— Supplied records —
----------

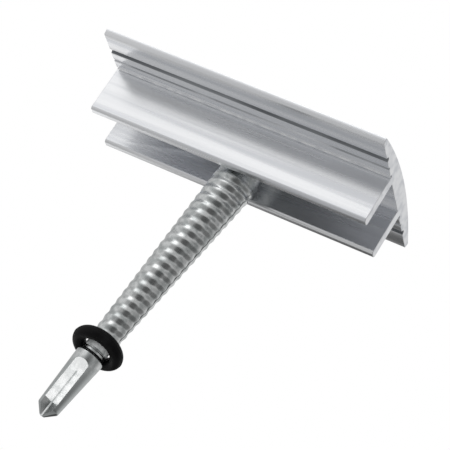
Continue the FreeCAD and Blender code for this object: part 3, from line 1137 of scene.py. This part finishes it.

----------

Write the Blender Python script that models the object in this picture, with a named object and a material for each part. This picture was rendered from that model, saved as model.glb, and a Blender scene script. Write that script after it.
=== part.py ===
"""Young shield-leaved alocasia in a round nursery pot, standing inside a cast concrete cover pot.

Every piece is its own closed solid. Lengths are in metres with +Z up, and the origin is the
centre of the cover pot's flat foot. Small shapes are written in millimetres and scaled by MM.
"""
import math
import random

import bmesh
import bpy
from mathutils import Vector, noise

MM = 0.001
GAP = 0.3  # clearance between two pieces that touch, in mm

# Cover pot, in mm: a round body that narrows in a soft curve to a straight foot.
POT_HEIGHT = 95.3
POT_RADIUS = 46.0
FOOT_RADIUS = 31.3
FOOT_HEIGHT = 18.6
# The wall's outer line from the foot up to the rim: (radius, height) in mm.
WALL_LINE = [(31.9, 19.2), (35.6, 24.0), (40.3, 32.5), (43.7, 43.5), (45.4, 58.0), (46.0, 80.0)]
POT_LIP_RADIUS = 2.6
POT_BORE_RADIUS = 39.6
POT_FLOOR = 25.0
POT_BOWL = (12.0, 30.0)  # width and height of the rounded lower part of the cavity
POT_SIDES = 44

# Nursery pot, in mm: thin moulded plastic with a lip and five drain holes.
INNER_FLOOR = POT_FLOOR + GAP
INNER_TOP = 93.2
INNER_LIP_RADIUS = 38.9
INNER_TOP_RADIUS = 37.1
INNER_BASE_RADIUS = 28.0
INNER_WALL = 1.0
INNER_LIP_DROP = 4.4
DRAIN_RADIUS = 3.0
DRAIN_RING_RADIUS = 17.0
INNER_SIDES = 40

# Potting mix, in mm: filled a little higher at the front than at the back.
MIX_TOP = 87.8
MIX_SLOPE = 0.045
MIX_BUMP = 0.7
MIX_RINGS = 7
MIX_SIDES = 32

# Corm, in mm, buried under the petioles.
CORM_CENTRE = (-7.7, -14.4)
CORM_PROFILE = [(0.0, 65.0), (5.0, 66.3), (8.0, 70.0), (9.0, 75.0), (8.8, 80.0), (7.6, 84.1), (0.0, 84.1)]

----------

— What this task involves —
Every line of the listing that holds "object" is to be counted; give only the resulting number.

— Complete response —
2